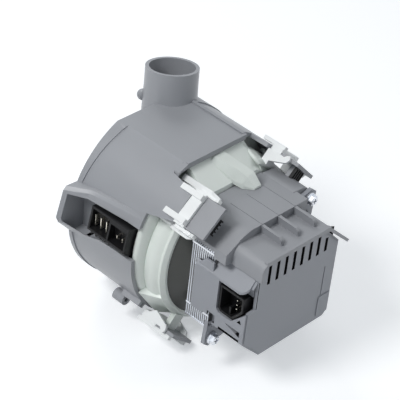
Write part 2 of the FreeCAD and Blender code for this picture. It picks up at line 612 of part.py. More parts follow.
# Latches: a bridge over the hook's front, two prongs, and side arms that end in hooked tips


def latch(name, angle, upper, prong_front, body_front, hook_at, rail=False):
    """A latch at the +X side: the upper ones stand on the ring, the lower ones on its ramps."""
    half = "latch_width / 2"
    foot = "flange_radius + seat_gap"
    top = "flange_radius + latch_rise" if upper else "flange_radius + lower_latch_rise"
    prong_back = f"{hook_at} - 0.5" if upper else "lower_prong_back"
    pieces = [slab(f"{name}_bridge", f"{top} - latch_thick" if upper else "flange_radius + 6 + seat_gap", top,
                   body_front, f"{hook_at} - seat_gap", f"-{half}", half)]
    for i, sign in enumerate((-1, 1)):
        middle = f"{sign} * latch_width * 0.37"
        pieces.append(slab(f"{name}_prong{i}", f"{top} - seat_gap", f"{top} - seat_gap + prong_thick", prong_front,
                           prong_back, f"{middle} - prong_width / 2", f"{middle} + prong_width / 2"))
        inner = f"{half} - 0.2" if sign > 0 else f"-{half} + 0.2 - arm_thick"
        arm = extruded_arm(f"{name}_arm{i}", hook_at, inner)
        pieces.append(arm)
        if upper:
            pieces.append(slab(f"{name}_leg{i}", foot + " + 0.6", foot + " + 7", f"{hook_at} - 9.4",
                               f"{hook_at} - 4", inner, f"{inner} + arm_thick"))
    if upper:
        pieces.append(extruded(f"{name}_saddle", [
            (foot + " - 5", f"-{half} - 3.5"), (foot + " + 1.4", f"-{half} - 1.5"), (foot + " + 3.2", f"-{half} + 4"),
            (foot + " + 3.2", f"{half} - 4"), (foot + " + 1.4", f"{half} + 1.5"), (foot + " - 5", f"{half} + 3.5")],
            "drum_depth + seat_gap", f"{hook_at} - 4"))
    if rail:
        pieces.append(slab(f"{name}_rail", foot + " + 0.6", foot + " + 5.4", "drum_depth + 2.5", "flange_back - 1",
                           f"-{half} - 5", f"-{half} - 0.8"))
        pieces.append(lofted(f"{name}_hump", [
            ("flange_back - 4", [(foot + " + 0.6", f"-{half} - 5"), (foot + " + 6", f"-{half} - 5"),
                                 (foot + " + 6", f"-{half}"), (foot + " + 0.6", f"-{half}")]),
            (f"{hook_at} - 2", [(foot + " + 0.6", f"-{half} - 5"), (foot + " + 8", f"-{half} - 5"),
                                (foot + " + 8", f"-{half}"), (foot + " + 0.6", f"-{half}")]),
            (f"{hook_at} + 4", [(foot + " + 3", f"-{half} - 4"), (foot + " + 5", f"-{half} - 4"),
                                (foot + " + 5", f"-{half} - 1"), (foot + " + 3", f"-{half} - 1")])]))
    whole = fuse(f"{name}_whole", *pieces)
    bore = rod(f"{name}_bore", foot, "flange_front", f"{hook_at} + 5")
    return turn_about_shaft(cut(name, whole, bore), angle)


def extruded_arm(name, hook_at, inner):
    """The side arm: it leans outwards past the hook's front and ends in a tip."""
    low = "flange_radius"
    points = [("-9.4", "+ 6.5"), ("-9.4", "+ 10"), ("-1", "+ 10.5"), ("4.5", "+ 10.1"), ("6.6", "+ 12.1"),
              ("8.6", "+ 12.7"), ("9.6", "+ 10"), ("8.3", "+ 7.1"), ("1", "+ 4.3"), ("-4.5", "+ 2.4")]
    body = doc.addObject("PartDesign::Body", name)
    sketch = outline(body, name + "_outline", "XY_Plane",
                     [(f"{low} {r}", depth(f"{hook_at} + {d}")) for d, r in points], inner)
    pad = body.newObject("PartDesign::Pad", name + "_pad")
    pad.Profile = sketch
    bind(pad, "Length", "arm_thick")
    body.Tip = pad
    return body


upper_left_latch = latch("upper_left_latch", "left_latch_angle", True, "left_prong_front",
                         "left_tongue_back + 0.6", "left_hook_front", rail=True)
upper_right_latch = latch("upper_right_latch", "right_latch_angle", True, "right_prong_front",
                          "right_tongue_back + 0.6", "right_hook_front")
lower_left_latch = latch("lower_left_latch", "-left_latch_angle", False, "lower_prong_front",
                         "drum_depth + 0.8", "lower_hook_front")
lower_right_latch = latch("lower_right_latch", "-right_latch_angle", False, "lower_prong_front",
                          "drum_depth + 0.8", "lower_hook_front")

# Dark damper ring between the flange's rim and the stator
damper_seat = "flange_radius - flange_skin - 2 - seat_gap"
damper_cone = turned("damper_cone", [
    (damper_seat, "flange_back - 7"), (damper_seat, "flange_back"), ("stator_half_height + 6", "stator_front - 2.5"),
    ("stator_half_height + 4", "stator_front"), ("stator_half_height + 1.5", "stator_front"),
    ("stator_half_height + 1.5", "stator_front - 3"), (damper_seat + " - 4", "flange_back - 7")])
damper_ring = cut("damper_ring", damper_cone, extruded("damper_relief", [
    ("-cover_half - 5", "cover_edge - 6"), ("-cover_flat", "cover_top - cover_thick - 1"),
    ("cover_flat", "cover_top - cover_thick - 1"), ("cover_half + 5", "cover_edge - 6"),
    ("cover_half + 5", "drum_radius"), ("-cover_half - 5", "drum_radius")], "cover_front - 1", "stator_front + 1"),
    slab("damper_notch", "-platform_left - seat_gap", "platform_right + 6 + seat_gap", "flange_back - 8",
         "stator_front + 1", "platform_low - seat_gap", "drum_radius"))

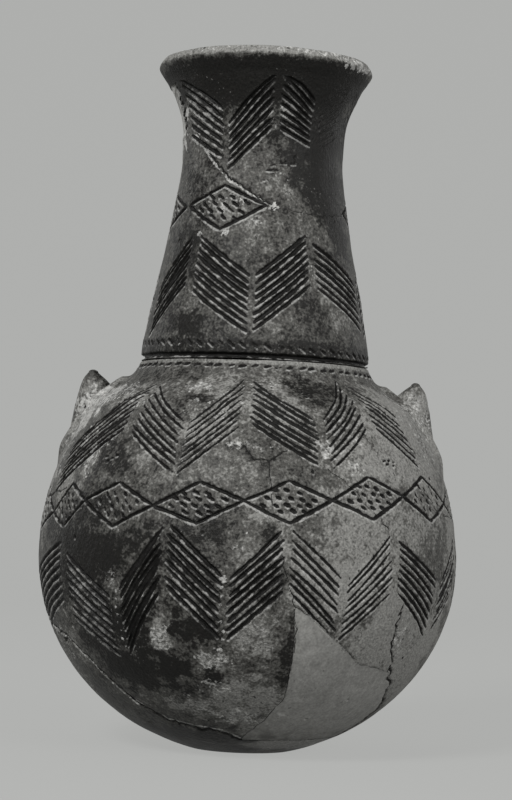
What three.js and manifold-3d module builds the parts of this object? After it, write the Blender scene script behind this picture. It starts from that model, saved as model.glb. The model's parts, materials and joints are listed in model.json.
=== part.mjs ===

########################################

== REQUIREMENTS ==
Find the string "parts" in the entries above and return each line that holds it.

== TASK ANSWER ==
Write part 2 of the FreeCAD and Blender code for this picture. It picks up at line 612 of part.py. More parts follow.
What three.js and manifold-3d module builds the parts of this object? After it, write the Blender scene script behind this picture. It starts from that model, saved as model.glb. The model's parts, materials and joints are listed in model.json.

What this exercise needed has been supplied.